My history lesson, however, on what happened to the German civilians during and after the Second World War did not come from a classroom, nor from a textbook, but from the woman who lived it: Elfriede Neumann. I first met Elfriede, affectionately known to my husband as Oma, in 1991, at the German-Austrian Restaurant in Hamilton where we dined on wiener-schnitzel and home fries. Her twinkling eyes, her quick step, belied the 80 candles on her birthday cake. She was the woman who, only a decade before, had played ball hockey with her grandson in her living room; who wouldn’t rest until she found the last stamp for her East German collection; who stayed up until 2 am cheering on Germany in a World Cup game; who made jam-filled donuts on New Year’s Eve, giggling at the person who got the one filled with mustard. Yet Elfriede’s calm life in Hamilton, Ontario did not reflect her turbulent past in Germany. Was this really the same woman who had escaped over the Berlin Wall, survived typhus and kicked a man in the private parts who tried to separate her from her son in a Displaced Persons Camp in Germany? Elfriede’s life, with all its twists and turns, was a book that I was dying to write.

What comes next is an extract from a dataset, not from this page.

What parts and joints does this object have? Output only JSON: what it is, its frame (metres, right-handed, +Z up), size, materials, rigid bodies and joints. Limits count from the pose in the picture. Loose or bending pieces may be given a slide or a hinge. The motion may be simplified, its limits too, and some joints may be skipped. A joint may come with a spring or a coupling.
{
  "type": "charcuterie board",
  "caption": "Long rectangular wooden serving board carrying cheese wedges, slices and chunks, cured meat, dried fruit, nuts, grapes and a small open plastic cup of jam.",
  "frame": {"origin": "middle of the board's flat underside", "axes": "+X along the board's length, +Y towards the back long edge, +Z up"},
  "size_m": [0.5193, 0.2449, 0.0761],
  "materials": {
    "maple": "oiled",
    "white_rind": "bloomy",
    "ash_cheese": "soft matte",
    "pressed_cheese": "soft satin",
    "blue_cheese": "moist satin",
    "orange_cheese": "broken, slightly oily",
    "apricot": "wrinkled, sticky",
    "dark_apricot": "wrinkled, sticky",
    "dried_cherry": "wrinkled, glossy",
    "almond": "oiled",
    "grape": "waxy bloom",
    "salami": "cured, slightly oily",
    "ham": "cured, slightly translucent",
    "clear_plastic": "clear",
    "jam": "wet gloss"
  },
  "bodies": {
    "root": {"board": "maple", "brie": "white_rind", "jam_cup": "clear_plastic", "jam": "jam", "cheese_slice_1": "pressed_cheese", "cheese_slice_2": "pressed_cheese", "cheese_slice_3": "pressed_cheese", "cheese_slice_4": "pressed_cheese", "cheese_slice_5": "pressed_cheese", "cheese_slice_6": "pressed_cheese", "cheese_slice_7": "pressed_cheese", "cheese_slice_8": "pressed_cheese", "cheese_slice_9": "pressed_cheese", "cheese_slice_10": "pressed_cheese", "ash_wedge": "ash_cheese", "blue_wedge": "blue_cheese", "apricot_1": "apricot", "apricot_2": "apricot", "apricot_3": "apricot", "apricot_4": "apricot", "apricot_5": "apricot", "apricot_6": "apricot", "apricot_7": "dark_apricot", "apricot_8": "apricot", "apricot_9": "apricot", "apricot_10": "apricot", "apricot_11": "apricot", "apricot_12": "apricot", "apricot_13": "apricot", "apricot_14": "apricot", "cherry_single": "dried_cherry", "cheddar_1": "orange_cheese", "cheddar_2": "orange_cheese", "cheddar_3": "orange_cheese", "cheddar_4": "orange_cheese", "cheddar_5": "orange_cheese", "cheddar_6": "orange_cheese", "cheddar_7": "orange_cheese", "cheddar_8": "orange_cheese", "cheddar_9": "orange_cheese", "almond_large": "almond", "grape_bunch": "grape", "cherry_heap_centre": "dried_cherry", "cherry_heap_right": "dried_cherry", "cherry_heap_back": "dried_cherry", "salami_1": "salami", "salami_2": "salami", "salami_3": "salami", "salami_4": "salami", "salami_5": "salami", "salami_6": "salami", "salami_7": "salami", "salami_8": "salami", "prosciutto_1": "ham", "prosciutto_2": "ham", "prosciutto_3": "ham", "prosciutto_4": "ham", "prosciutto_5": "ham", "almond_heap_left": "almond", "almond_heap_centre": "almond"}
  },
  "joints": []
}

On Prussian plains she works the land…

Big, strong hands – with thick, calloused fingers that never rested – Elfriede’s hands served her well. Whether she was digging potatoes or digging a grave, holding a baby or holding a bushel of wheat, assembling a car or assembling a 1000-piece puzzle, those hands were Elfriede’s ticket to survival. It was obvious that she was born and raised on a farm. In a nation that birthed Martin Luther, she defined the Protestant work ethic. Hard work was what Elfriede did best; hard work was what saved her.

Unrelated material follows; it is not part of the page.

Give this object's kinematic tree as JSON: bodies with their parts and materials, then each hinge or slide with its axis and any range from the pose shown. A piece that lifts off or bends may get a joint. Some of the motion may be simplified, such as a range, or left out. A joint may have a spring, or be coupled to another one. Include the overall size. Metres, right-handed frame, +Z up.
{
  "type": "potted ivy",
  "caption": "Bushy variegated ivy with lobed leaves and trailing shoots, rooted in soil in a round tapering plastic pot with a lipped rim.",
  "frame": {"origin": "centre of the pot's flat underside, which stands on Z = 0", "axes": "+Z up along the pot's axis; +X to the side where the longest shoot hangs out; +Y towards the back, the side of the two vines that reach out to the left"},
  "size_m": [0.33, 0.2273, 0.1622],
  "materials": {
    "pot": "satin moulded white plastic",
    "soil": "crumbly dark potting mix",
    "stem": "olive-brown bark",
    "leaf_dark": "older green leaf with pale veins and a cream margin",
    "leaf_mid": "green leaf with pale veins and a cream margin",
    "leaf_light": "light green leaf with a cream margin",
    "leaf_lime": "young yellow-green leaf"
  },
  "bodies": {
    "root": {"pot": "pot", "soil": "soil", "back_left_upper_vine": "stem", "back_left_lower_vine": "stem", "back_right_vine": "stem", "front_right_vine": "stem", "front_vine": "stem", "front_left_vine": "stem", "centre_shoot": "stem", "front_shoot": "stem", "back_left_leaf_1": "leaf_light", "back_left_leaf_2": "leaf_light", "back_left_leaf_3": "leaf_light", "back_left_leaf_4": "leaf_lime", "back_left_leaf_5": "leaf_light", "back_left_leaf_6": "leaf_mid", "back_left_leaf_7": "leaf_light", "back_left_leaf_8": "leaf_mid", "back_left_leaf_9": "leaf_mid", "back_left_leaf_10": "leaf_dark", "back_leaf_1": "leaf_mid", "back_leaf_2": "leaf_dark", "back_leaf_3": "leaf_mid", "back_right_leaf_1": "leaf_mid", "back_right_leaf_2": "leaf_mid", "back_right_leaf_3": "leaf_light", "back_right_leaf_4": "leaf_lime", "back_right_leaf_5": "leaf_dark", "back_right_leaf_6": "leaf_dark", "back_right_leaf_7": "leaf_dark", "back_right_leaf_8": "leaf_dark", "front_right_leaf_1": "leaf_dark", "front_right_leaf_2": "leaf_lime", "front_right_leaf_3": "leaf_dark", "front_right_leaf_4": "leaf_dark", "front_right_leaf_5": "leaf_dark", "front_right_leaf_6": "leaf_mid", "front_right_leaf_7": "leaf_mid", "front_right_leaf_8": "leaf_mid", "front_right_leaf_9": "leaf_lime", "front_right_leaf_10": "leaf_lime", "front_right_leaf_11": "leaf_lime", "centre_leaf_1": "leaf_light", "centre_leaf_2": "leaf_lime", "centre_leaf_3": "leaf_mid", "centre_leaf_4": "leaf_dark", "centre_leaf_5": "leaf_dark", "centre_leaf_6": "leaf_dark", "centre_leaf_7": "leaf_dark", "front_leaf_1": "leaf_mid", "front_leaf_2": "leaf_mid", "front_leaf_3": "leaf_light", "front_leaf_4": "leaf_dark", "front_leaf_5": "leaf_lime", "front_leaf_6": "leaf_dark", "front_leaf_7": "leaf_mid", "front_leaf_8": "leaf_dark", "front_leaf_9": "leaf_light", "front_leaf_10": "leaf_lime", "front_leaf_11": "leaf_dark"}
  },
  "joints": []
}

Elfriede grew up in East Prussia, “the Breadbasket of Germany", rolling hills of fertile land and grassy pastures which fed much of the country. To the north, East Prussia bordered the Baltic Sea, an azure inland sea surrounded by vast coastal dunes. To the east sat Lithuania, one of the three Baltic States later swallowed up by the Soviet Union. To the south sat Poland. To the west was the Polish Corridor, formed after the First World War to provide Poland with access to the Baltic Sea.

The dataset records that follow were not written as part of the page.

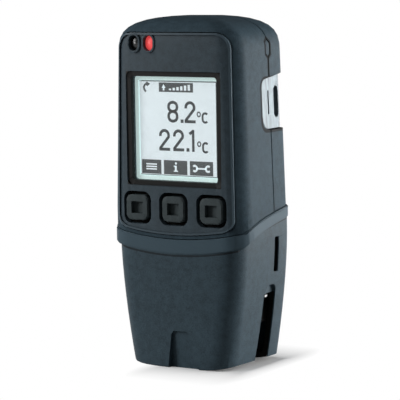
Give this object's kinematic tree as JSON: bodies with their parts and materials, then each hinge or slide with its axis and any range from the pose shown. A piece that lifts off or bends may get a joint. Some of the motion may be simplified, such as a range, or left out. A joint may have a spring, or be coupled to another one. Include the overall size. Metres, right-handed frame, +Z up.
{
  "type": "temperature data logger",
  "caption": "Handheld data logger with a display window, press keys and signal lamps, standing on a slotted pull-off cap over a plug and probe socket.",
  "frame": {"origin": "middle of the cap's foot, on the plane it stands on", "axes": "+X to the device's left as it faces the reader, which is the right in the front view; -Y out of the display; +Z up"},
  "size_m": [0.058, 0.0376, 0.127],
  "materials": {
    "charcoal": "fine-grained, slightly rubbery moulded plastic",
    "panel": "fine-grained front panel",
    "cap_plastic": "fine-grained moulded plastic",
    "key_rubber": "soft matt keys",
    "black_rubber": "matt black",
    "glass": "clear, faintly green at the edge",
    "frame_white": "pale display surround",
    "display": "pale blue-grey display glass",
    "light_white": "milky light guide",
    "board": "green solder mask",
    "chip": "black moulded packages",
    "lamp_dark": "dark clear lens",
    "lamp_red": "red lens, lit",
    "led": "small lamp packages",
    "brass_disc": "sounder disc",
    "bracket": "bright bracket",
    "tray": "black tray",
    "cell": "printed sleeve, blank",
    "contact": "nickel plated",
    "screw": "plated steel",
    "label": "blank plate",
    "plug_metal": "plated shell",
    "tongue": "white insulator",
    "socket": "gilt socket",
    "sensor": "polished tip"
  },
  "bodies": {
    "housing": {"front_shell": "charcoal", "rear_shell": "charcoal", "seam_ring": "black_rubber", "front_panel": "panel", "window_pane": "glass", "display_frame": "frame_white", "display_panel": "display", "backlight": "light_white", "circuit_board": "board", "board_chips": "chip", "key_mat": "black_rubber", "key_switches": "chip", "lamp_left": "lamp_dark", "lamp_right": "lamp_red", "led_chips": "led", "sounder": "brass_disc", "seam_plug": "charcoal", "strap_bracket_right": "bracket", "strap_bracket_left": "bracket", "battery_tray": "tray", "cell_left": "cell", "cell_right": "cell", "contact_springs": "contact", "contact_plates": "contact", "battery_door": "charcoal", "door_seal": "black_rubber", "door_screws": "screw", "rear_label": "label", "case_screws": "screw", "board_screws": "screw", "connector_block": "tray", "usb_plug": "plug_metal", "usb_tongue": "tongue", "probe_socket": "socket", "air_sensor": "sensor", "cap_grips": "black_rubber"},
    "left_key": {"key_left": "key_rubber"},
    "middle_key": {"key_middle": "key_rubber"},
    "right_key": {"key_right": "key_rubber"},
    "cap": {"cap": "cap_plastic"}
  },
  "joints": [
    {"name": "left_key_press", "type": "slide", "parent": "housing", "child": "left_key", "axis": [0, 1, 0], "range_m": [0, 0.0008], "stiffness_N_per_m": 400, "springref_m": -0.0005},
    {"name": "middle_key_press", "type": "slide", "parent": "housing", "child": "middle_key", "axis": [0, 1, 0], "range_m": [0, 0.0008], "stiffness_N_per_m": 400, "springref_m": -0.0005},
    {"name": "right_key_press", "type": "slide", "parent": "housing", "child": "right_key", "axis": [0, 1, 0], "range_m": [0, 0.0008], "stiffness_N_per_m": 400, "springref_m": -0.0005},
    {"name": "cap_pull", "type": "slide", "parent": "housing", "child": "cap", "axis": [0, 0, -1], "range_m": [0, 0.045]}
  ]
}
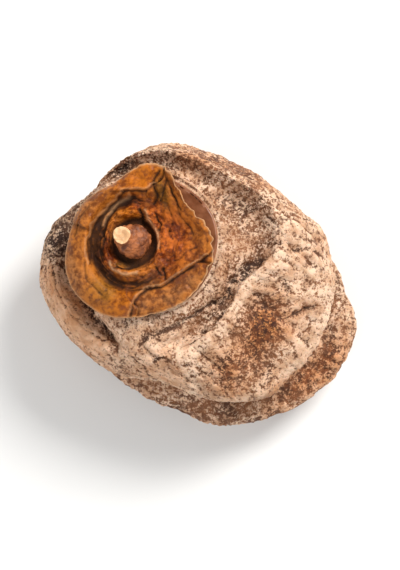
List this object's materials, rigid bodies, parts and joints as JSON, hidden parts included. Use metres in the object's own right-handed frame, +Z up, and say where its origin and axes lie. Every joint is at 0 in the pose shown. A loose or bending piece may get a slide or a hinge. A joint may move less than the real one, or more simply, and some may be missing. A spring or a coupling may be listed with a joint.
{
  "type": "dried persimmon",
  "caption": "Peeled persimmon dried whole: folded, sugar-dusted flesh under a cup-shaped dried calyx with a cut stalk end.",
  "frame": {"origin": "centre of the bounding box in plan, on the surface that the fruit lies on", "axes": "+Z up, from the sole towards the calyx; +X along the long side, away from the calyx; +Y across"},
  "size_m": [0.0594, 0.0532, 0.0341],
  "materials": {
    "flesh": "matt, brown flesh under a pale powdery sugar bloom",
    "skin": "smooth dried peel, satin",
    "calyx": "leathery dried sepals, satin",
    "stem": "dry woody stalk with a pale cut end"
  },
  "bodies": {
    "root": {"flesh": "flesh", "skin_collar": "skin", "calyx": "calyx", "stem_stub": "stem"}
  },
  "joints": []
}
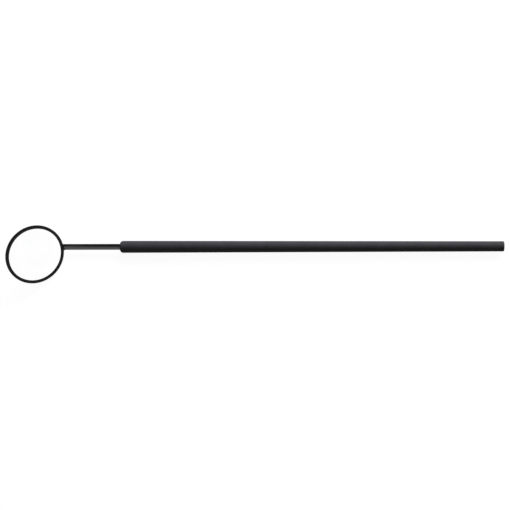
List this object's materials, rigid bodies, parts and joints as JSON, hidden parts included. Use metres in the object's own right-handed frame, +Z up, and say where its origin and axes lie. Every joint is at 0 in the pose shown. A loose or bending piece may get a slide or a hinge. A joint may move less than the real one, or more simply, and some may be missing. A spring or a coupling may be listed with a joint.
{
  "type": "mouth mirror",
  "caption": "Hand-held mouth mirror: a round mirror in a rolled black rim, tipped on a slim steel stem that screws into a long tapering black handle.",
  "frame": {"origin": "middle of the bounding box, on the table that the mirror lies on", "axes": "+X along the handle from the mirror to the rear end, +Z up from the table"},
  "size_m": [0.1758, 0.0202, 0.018],
  "materials": {
    "black_coating": "satin black coating on pressed steel",
    "dark_steel": "drawn and polished, darkened",
    "plain_steel": "machined",
    "mirror": "front-surface reflecting coating",
    "glass": "ground edge",
    "pad": "soft backing",
    "seal": "cured sealing bead",
    "brass": "turned",
    "black_plastic": "fine matt, static dissipative"
  },
  "bodies": {
    "handle": {"grip_sleeve": "black_plastic", "handle_tube": "plain_steel", "threaded_bush": "brass", "rear_plug": "black_plastic"},
    "screw": {"stem_screw": "plain_steel"},
    "mirror_head": {"stem": "dark_steel", "braze_fillet_left": "black_coating", "braze_fillet_right": "black_coating", "mirror_cup": "black_coating", "backing_pad": "pad", "mirror_glass": "glass", "mirror_coating": "mirror", "seal_ring": "seal", "rim_ring": "black_coating"}
  },
  "joints": [
    {"name": "screw_advance", "type": "slide", "parent": "handle", "child": "screw", "axis": [-1, 0, 0.0035], "range_m": [0, 0.00405]},
    {"name": "head_turn", "type": "hinge", "parent": "screw", "child": "mirror_head", "pos_m": [-0.04925, 0.00472, 0.00222], "axis": [-1, 0, 0.0035], "range_deg": [0, 3240]}
  ],
  "couplings": [
    {"joint": "screw_advance", "follows": "head_turn", "m_per_rad": 0.00007162}
  ]
}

She plants the seeds and crops by hand...

Elfriede passed the day harvesting vegetables, milking cows, feeding chickens and churning butter. She cooked and baked with it and spread it thickly over rye bread. No one, with the exception of Julia Child, loved butter more than Elfriede. Her farm, located in Taplacken, about 35 kilometres west of the capital, Koenigsberg, had everything she needed. Elfriede didn’t work alone: she was grateful for the aid of her farm workers, a Pole, a Russian and a Frenchman who joined her early in the Second World War. The German government ordered that the workers, prisoners of war, eat separately, but she refused to obey, inviting them to her table even though she risked a prison sentence. She marched to the beat of her own drummer.

Babe in a basket by her side...

Elfriede used to take her son Manfred with her out into the fields. With white blond hair and piercing blue eyes, he would sit in his basket, peeking out of the bonnet which shielded him from the sun, while she dug potatoes. Manfred was named after the famous Red Baron, the World War I flying ace that Snoopy battled in the Peanuts comic strip. Many frauen named their sons after the German hero who flew 80 successful air combat missions over Europe in his bright red Fokker during the First World War.

Little Manfred, however, lived in the shadow of the Second World War. His first memory, still as vivid in his mind in middle age as the day it happened six decades before, was of his parents’ barn bursting into flames when the German Army used it as a command post. Manfred grew up to be a fighter, just like his namesake. As a displaced person after the war, his schoolmates called him a “D.P.” Many a fistfight erupted on the playground as a result. Manfred came home with a black eye or a bloody nose and his mother begged him not to fight, but he had his reputation to uphold.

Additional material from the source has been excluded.